Let me describe what happened when the parade encountered a group of about 20 black lesbians and gender nonconforming feminists who had blocked the road with banners and bodies. The banner that One in Nine (a group founded in 2006 around the time of the Jacob Zuma rape trial) carried said "No cause to celebrate". The activists handed out pamphlets to explain why they were there. They laid their bodies on the ground to prevent the parade from continuing. Mostly, they called out clearly for one minute of silence.

A social-media video recorded the protest. What unfolded, though horrifying, was perhaps not that surprising, given that this is South Africa. When the parade's leaders, mainly white individuals, reached the blockade of black lesbians, who stood their ground, One in Nine was threatened with all manner of abuse.

Go back to the location
Pride organiser Jenny Green told them that the route was hers. She was in her vehicle and revved her motor in a manner that was construed as her threatening to drive over the protesters – and many in the body of the parade encouraged her to do just this. Harford brawled with the protesters. She is caught on camera violently pushing a One in Nine protester to the ground, then hoisting her into those sitting on the road.

This after a white gay man had pushed around a few of the protesters and shoved his pink umbrella aggressively and repeatedly at a black woman while another black woman tried to stop him.

"Go back to the location!" shouts one voice, as a white girl pulls two fingers at the camera operator. "Drive over them!" and "Get out of here!" are audible in the footage. Eventually the police removed the One in Nine protesters.

It was a fight divided along racial lines and it was nasty.

The nastiness came from the Pride organisers and participants. Those who attacked One in Nine clearly did not care that they were physically abusing a group of women. It seems clear to me that this was based on the fact that they were black – and they were getting in the way. Is it because it is mainly black women and transsexuals who are the victims of this particular crime?

The violence and hatred shown to the One in Nine protesters was an example of white entitlement. The abusers did not show a jot of embarrassment. These whites were willing to do grievous bodily harm to black female bodies. The implications are too horrible to consider – and yet we must. We must confront this racism head on and stamp it out.

Commercial event
The fact that Pride failed to address adequately the issue of hate crimes against black lesbians in a year in which at least eight black LGBTI people were slaughtered is telling. What began as a representative human rights movement has become a commercial event. That is not to say that celebration, when coupled with a political agenda, is not an effective way of destabilising draconian laws and social intolerance.
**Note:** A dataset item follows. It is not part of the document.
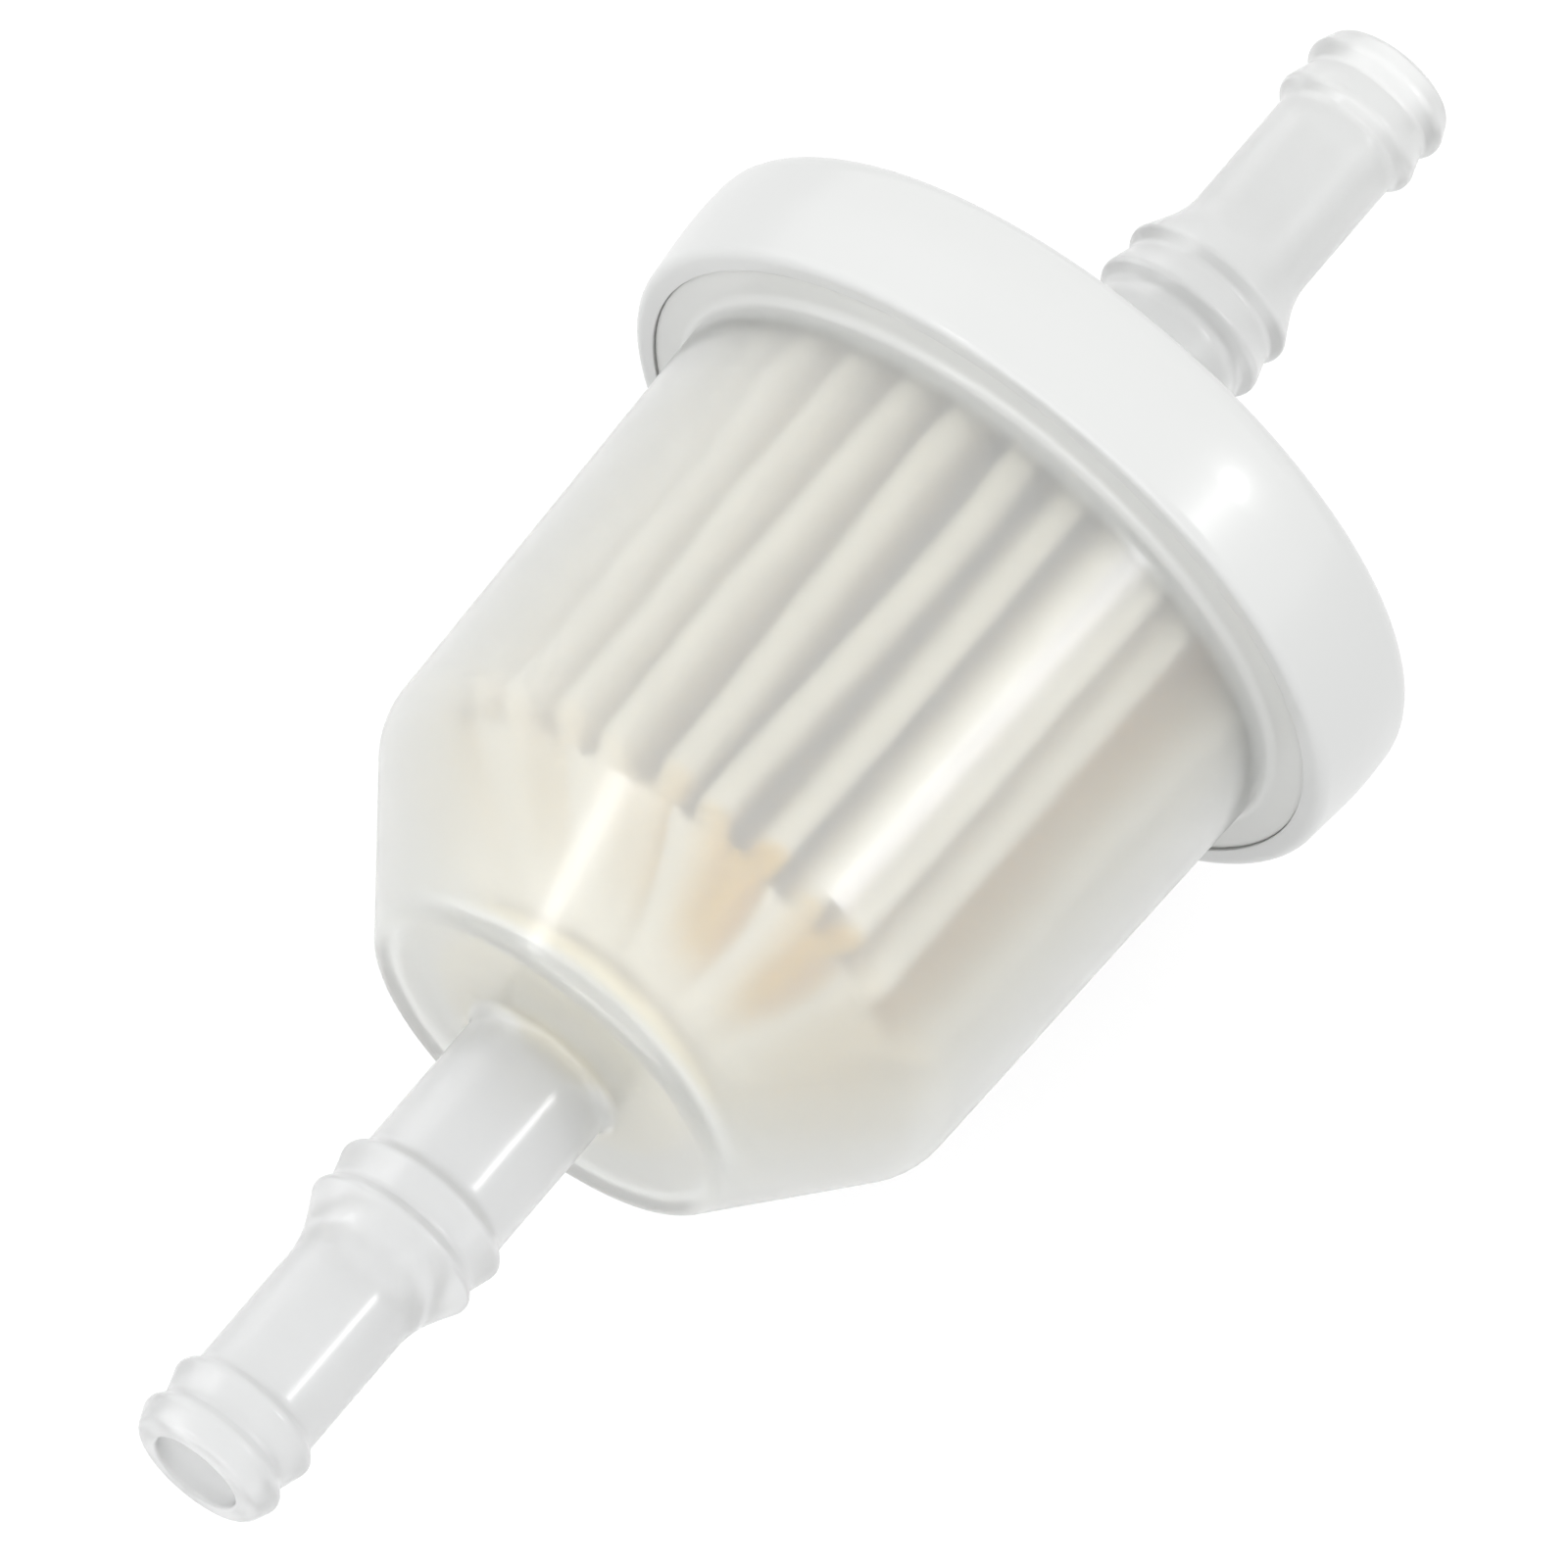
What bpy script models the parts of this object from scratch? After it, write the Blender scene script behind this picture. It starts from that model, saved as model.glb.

Most infuriating, for me, is that Harford does not even offer an apology to the One in Nine protesters when explaining her side of the story. She remains righteously indignant and puts the blame on them. On Mamba Online she insists the protest was "absolutely inappropriate and illegal … They had none of the necessary permissions. They also embarrassed the entire LGBTI community."

Did this give her the right to physically assault the black lesbian protesters? It seems similar to the logic applied in Marikana. Harford should make a public apology and resign – it is she who has embarrassed the global LGBTI movement.

One in Nine has issued a call for corporations to boycott depoliticised Pride events and "pink-washing". They have called on all LGBTI movements in South Africa and friends around the world to boycott Jo'burg Gay Pride.

I do not see that we have any other choice. We need more civil disobedience from organisations and movements if we are to confront and hold accountable these racist norms that exist in our society. The history of Gay Pride has its roots firmly in a political agenda. – South African Civil Society Information Service (sacsis.org.za)

Gillian Schutte is an award-winning independent filmmaker, writer and social justice activist. She is a founding member of Media for Justice and co-producer at Handheld Films.